The far more substantial danger results in the inability of the Egyptian people and President Hosni Mubarak to agree on how to transition Egypt from a country ruled for the past 30 years by an authoritarian leader. Mubarak ruled Egypt with the kind of strength that comes from knowing you have a loyal army behind you and, if necessary, in front of you. As we watch TV, almost hourly, throughout this ordeal, the question looms: Where is the army? We see it in the streets but we don’t quite know whether it still has Mubarak’s back.

If the crowds turn ugly — if the army, for instance, picks a side — using words like “transition” will be fruitless because chaos will result.

That is why the United States, for one, must be careful what we ask for or encourage. President Barack Obama has called for a transition to start now. Mubarak has said the transition starts now. The people in the streets want a transition now. The problem is one of definition.

The people — at least the anti-Mubarak ones — want him out immediately. Like yesterday. The U.S. sounds like it wants a transition over the next little while. Choose your own schedule but make sure it is significantly shorter than Mubarak’s time line, which is at the end of his term. That means he will vacate on his own terms toward the end of the year.

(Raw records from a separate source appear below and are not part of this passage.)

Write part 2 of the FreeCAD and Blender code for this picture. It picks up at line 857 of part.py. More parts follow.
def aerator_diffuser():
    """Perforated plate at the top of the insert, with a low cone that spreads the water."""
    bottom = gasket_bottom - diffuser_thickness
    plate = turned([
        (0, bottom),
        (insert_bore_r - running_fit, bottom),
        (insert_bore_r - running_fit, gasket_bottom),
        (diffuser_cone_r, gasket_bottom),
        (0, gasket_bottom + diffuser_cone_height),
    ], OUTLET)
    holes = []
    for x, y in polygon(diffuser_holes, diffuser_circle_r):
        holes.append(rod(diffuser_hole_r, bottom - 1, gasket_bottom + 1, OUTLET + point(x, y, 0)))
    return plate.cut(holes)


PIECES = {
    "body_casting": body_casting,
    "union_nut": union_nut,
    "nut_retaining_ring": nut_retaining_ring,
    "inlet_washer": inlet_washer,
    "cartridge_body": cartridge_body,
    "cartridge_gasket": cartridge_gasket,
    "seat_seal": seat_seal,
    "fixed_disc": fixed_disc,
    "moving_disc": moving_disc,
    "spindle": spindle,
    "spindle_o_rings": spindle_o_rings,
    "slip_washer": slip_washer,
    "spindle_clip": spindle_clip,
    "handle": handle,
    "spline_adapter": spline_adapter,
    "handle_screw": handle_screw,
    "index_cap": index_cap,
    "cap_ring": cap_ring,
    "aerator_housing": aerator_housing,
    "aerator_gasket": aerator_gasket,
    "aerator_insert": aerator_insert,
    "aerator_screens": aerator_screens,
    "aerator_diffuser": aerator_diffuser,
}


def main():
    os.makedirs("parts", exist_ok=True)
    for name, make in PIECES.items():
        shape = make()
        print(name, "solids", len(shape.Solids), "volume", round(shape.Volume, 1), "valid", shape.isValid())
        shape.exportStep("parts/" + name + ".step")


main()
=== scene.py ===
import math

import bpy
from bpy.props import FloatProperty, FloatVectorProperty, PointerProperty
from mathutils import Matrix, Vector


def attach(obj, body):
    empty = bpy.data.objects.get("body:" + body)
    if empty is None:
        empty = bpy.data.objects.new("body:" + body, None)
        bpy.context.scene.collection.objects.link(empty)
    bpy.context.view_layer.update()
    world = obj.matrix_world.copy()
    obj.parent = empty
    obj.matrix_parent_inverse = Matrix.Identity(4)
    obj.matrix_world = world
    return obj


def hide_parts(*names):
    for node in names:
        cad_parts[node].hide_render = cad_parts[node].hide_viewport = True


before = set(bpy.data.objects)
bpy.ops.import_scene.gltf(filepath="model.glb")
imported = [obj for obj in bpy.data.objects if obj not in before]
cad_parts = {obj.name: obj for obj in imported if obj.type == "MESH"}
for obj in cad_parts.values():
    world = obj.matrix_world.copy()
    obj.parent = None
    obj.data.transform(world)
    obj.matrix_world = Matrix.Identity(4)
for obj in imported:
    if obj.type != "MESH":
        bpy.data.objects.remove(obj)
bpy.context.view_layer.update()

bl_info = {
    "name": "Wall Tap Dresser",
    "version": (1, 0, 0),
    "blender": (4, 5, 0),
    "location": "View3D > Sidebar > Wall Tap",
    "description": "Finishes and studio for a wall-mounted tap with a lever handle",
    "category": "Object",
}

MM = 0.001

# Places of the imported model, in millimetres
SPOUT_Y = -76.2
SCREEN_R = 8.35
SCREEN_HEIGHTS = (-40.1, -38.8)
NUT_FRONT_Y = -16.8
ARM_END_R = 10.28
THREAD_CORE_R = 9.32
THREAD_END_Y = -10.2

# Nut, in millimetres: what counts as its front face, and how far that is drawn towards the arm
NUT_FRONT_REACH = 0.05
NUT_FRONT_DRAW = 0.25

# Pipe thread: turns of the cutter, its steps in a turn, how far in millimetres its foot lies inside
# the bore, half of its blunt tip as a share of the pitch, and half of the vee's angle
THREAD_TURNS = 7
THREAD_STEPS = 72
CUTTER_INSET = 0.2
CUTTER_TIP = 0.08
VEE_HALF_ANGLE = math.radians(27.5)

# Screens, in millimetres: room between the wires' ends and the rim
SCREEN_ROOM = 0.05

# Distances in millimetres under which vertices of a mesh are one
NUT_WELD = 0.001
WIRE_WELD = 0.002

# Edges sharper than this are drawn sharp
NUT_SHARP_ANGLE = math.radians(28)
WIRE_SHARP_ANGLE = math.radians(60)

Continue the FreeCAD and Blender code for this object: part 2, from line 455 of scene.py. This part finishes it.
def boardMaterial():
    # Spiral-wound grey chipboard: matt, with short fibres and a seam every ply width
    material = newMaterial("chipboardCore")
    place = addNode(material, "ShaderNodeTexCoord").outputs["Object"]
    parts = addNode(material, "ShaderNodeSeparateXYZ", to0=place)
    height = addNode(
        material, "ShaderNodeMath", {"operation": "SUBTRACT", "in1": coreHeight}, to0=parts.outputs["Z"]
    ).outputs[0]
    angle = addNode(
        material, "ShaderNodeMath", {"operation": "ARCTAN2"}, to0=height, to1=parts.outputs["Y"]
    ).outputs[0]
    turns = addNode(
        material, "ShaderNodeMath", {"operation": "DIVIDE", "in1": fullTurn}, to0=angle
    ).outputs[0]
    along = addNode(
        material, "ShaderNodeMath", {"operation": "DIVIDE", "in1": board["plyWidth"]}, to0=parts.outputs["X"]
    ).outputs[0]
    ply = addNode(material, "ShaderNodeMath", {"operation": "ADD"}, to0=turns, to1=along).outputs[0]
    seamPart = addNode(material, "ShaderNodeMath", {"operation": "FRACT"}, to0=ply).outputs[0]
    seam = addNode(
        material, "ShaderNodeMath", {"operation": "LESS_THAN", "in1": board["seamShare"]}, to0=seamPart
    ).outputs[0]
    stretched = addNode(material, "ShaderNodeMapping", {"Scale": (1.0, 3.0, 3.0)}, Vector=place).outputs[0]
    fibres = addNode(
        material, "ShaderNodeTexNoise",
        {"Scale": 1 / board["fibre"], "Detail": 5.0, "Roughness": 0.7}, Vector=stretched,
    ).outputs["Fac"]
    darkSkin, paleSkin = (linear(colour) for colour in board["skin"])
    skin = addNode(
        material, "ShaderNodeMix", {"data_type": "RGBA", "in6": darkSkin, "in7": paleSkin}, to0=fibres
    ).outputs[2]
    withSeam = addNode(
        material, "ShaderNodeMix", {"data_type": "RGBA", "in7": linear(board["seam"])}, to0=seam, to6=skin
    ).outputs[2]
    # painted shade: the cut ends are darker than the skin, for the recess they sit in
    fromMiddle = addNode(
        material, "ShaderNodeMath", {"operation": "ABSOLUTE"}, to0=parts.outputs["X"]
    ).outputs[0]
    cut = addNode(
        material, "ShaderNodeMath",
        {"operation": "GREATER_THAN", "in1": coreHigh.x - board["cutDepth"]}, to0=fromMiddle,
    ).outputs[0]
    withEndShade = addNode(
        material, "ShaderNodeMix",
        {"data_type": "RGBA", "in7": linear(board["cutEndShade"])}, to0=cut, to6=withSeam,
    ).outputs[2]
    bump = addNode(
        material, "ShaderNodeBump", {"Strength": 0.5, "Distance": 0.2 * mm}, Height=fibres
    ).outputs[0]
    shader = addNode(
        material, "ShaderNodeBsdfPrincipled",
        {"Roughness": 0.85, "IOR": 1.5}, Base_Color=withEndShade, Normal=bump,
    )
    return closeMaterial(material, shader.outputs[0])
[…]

If there is no order to the chaos that results from a 30-year dictator leaving his post, groups who present themselves as able to restore order will be swept into authority. That could be the army, in which case the people will be in for many more years of authoritarian rule. But if the chaos results in a group like the Muslim Brotherhood assuming power, all hell could break loose.

That is because what is happening in Egypt is not occurring in a vacuum. Across the Middle East, leaders are watching and wondering what will become of Egypt. Other Arab countries are governed similarly to Egypt, and if being chased out of office can happen to Mubarak, it can happen to any of them.

The leaders in Egypt’s neighbor and peace-treaty partner, Israel, are also watching very carefully, trying to figure out which way the wind is going to blow the Egyptian government — and with it, the 30-plus year peace treaty the two countries have had and maintain to this day. An army-supported moderate leader bodes well for that relationship. But the Muslim Brotherhood, full of folks desiring the end of Israel? That could cause the kind of self-defensive, pre-emptive response that nobody really wants.

With Israel, Egypt and Jordan at peace, Israel needs to watch its northern borders with little concern about behavior to the south and east. If, however, Egypt returns to the list of belligerents, and possibly Jordan, the idea of a multiple-front attack would require a very different strategy for survival. Such a multisided antagonism, pushed hard by the Muslim Brotherhood or its colleagues, would put Israel in a strike-or-be-struck mind-set. Very dangerous. Very.

That is why transitions are so important. They allow a country time to sort through these difficult issues. Right now there are leaderless people in the streets clamoring for a change. Actually, they have a leader — they just don’t want him anymore. For them, change can’t come soon enough.

In the U.S., our leaders see the writing on the wall and are trying to stay on the right side of this historic moment. What President Obama says, however, can greatly affect what the people in the streets do or, for that matter, what Mubarak does. So when he says to start the transition now, he needs to be clear that there is time to do it in a way that promotes the best possible outcome.

As for President Mubarak? He would transition out of office in the next 10 years if he could. But he can’t and that is why he said he is out of there by late fall. Given all the things that have to be attended to during a transition in which no one else has led anything for 30 years, a few more months to get it right and keep the chaos to a minimum, and therefore the chances of the wrong leadership taking hold, seem appropriate.

If I were President Obama, I would make sure that when the world hears me say “begin the transition now,” it understands there are two words that qualify the demand — reasonable and responsible.

Demonstrators need to be reasonable because they are getting what they want. Leaders need to be responsible because they hold the fate of Egypt — and the greater Middle East — in their hands for the time being.

President Obama needs to do all he can to make sure both words get equal weight.